(STATED EXERCISE): Your task is to return, exactly, the run of lines starting at the line holding "make_shade(fabric, wire)" and ending at the line holding "sin, sqrt, tan", both ends included and no other lines.

^^^^^^^^

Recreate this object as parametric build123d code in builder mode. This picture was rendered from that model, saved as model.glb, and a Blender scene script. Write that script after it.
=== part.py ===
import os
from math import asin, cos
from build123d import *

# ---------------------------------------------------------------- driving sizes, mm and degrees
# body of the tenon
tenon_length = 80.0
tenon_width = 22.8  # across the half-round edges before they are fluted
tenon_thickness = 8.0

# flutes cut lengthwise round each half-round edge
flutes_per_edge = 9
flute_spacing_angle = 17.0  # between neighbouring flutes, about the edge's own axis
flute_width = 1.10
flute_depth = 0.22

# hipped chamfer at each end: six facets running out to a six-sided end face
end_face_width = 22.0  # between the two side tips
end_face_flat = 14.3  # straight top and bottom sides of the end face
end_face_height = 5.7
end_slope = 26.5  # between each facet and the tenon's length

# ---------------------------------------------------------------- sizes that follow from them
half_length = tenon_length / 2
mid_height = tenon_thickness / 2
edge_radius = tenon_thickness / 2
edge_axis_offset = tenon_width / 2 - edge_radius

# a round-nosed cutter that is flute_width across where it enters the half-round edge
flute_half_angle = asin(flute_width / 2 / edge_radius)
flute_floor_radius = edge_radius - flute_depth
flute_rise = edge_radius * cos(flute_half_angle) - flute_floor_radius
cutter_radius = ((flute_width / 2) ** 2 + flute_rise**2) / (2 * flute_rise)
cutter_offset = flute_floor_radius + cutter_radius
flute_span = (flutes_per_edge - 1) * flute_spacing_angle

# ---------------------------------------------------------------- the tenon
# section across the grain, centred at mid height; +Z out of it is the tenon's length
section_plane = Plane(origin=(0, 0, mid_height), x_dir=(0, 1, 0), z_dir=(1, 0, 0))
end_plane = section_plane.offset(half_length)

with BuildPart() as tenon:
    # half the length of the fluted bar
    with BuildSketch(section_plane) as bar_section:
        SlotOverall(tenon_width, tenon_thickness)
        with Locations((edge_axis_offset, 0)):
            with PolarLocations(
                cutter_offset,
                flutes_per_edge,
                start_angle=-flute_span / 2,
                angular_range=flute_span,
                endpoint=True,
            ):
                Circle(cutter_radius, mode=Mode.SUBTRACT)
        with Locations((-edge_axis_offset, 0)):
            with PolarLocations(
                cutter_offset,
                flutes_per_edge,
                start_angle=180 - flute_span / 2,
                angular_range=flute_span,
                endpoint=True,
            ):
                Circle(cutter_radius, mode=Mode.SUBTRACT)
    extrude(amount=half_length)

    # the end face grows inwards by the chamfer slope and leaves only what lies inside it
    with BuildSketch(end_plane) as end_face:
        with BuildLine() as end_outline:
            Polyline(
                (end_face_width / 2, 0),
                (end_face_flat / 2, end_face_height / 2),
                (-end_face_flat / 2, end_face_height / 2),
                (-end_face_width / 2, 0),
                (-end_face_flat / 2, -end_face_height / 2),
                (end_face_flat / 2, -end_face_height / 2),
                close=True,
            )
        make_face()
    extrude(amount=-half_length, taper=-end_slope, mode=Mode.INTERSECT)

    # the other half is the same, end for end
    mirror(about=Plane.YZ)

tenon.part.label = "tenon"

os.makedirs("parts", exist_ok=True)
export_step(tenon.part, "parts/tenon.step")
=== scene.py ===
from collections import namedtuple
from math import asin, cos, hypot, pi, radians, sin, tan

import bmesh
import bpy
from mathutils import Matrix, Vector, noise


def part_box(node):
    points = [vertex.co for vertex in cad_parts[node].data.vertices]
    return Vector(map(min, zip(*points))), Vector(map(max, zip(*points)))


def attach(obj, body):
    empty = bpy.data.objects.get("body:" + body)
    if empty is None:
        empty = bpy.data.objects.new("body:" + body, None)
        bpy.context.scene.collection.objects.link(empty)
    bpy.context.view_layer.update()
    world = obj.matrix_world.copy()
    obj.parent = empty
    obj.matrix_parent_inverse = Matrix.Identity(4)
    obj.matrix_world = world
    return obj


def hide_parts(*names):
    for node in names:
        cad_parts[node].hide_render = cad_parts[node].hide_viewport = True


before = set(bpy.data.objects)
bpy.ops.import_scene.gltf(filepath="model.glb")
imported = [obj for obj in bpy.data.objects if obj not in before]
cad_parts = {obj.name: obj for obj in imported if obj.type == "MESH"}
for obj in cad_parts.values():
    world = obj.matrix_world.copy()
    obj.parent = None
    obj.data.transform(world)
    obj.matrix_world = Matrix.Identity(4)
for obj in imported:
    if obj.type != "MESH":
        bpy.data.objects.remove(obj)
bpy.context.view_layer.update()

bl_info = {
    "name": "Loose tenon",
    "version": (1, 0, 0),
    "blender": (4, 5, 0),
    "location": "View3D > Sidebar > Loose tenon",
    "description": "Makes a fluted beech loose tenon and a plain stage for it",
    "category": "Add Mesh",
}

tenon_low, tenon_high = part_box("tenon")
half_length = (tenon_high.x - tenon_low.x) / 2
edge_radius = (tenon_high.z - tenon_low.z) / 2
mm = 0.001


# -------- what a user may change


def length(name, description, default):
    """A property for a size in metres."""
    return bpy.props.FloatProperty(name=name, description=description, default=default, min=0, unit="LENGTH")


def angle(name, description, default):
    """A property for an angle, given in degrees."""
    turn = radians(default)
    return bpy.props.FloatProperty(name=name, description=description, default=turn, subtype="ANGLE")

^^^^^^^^

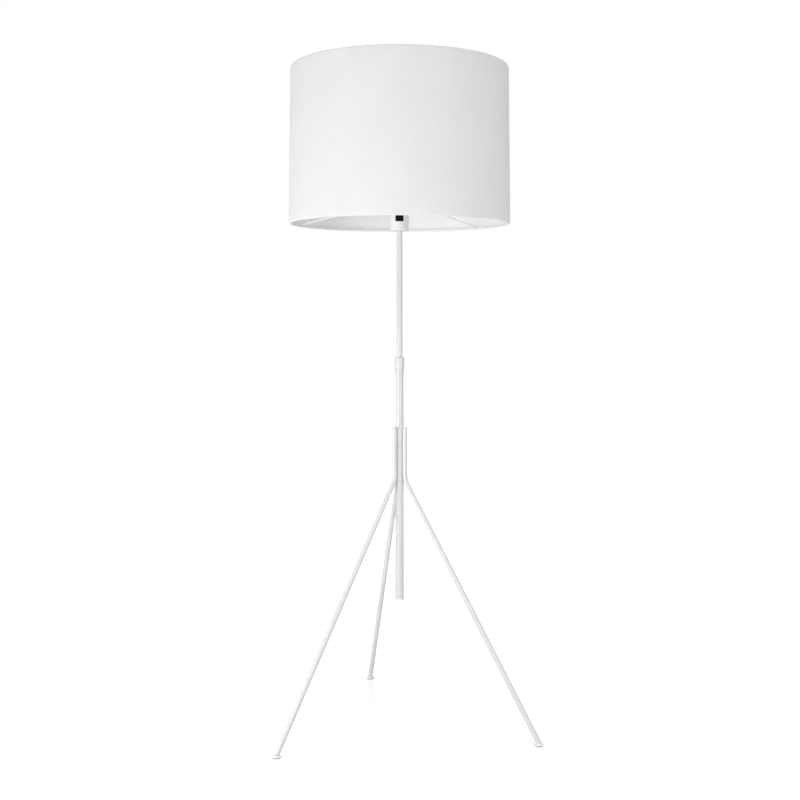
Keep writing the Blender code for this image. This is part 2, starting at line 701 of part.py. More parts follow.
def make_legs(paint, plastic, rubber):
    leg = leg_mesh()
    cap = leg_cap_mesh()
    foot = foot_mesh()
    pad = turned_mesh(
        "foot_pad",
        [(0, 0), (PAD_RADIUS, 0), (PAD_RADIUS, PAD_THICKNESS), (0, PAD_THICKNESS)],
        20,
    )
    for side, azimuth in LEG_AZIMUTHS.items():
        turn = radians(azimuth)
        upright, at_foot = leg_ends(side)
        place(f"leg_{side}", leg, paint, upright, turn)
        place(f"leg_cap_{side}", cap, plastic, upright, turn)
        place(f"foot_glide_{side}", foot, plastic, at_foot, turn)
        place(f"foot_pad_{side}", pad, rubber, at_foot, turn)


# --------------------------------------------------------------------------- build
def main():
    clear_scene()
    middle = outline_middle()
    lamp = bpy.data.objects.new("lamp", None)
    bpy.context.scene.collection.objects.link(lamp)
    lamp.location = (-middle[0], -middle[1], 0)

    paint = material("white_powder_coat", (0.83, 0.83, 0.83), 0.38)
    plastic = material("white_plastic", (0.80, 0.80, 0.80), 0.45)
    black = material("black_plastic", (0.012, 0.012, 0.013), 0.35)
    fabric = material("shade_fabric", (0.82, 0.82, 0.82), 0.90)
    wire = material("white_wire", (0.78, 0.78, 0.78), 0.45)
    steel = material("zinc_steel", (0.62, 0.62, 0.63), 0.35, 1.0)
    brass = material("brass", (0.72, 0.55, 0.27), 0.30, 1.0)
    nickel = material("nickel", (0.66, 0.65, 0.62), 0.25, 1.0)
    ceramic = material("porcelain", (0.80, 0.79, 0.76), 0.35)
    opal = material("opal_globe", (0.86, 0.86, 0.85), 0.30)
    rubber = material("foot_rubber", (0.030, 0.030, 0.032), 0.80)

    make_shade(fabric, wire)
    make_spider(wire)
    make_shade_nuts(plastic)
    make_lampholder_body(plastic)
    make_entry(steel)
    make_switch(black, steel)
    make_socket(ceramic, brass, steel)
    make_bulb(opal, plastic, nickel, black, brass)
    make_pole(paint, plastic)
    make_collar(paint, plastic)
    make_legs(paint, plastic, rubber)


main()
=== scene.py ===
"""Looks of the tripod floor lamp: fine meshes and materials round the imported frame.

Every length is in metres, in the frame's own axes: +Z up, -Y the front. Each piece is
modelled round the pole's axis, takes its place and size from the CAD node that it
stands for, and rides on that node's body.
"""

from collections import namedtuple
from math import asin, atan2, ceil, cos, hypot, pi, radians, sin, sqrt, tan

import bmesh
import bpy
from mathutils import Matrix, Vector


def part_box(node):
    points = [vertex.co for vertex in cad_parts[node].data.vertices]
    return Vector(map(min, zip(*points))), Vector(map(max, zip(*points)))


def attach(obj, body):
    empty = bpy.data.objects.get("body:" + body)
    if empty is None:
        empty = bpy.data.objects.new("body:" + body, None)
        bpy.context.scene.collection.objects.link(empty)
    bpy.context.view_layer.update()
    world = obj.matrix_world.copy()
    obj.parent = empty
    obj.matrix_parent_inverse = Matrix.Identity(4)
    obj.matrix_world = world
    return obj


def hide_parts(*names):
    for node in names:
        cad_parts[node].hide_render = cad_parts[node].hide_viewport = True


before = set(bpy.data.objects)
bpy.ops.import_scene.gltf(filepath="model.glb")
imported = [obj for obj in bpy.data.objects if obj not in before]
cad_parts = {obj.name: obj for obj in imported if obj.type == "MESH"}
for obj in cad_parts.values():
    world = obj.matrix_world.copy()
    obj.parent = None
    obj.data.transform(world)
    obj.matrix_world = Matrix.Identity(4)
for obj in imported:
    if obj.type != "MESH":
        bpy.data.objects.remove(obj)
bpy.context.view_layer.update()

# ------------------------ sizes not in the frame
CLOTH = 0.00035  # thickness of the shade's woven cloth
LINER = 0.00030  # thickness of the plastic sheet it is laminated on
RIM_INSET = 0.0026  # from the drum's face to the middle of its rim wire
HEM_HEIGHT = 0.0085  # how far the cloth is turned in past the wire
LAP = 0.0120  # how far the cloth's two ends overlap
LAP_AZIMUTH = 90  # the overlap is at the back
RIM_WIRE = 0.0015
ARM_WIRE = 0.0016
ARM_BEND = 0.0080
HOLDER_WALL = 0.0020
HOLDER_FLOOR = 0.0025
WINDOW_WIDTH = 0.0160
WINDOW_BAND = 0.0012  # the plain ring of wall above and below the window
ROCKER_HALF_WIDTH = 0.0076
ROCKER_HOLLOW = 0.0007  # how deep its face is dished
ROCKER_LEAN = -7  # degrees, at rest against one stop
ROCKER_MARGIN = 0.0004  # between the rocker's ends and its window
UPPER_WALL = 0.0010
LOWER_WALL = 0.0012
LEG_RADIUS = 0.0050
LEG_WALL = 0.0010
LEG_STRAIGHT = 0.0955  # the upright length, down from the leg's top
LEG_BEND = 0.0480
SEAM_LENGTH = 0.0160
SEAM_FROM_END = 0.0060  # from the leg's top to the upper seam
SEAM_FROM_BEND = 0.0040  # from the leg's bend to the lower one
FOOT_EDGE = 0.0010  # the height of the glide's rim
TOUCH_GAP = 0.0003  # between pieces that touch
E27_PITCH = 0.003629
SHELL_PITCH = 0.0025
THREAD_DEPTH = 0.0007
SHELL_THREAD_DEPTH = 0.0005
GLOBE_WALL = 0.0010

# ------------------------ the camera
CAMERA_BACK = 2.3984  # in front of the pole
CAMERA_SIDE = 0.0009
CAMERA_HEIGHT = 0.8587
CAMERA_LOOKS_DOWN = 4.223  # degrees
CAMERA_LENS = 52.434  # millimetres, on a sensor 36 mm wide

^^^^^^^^

(WRITTEN RESPONSE):
    make_shade(fabric, wire)
    make_spider(wire)
    make_shade_nuts(plastic)
    make_lampholder_body(plastic)
    make_entry(steel)
    make_switch(black, steel)
    make_socket(ceramic, brass, steel)
    make_bulb(opal, plastic, nickel, black, brass)
    make_pole(paint, plastic)
    make_collar(paint, plastic)
    make_legs(paint, plastic, rubber)


main()
=== scene.py ===
"""Looks of the tripod floor lamp: fine meshes and materials round the imported frame.

Every length is in metres, in the frame's own axes: +Z up, -Y the front. Each piece is
modelled round the pole's axis, takes its place and size from the CAD node that it
stands for, and rides on that node's body.
"""

from collections import namedtuple
from math import asin, atan2, ceil, cos, hypot, pi, radians, sin, sqrt, tan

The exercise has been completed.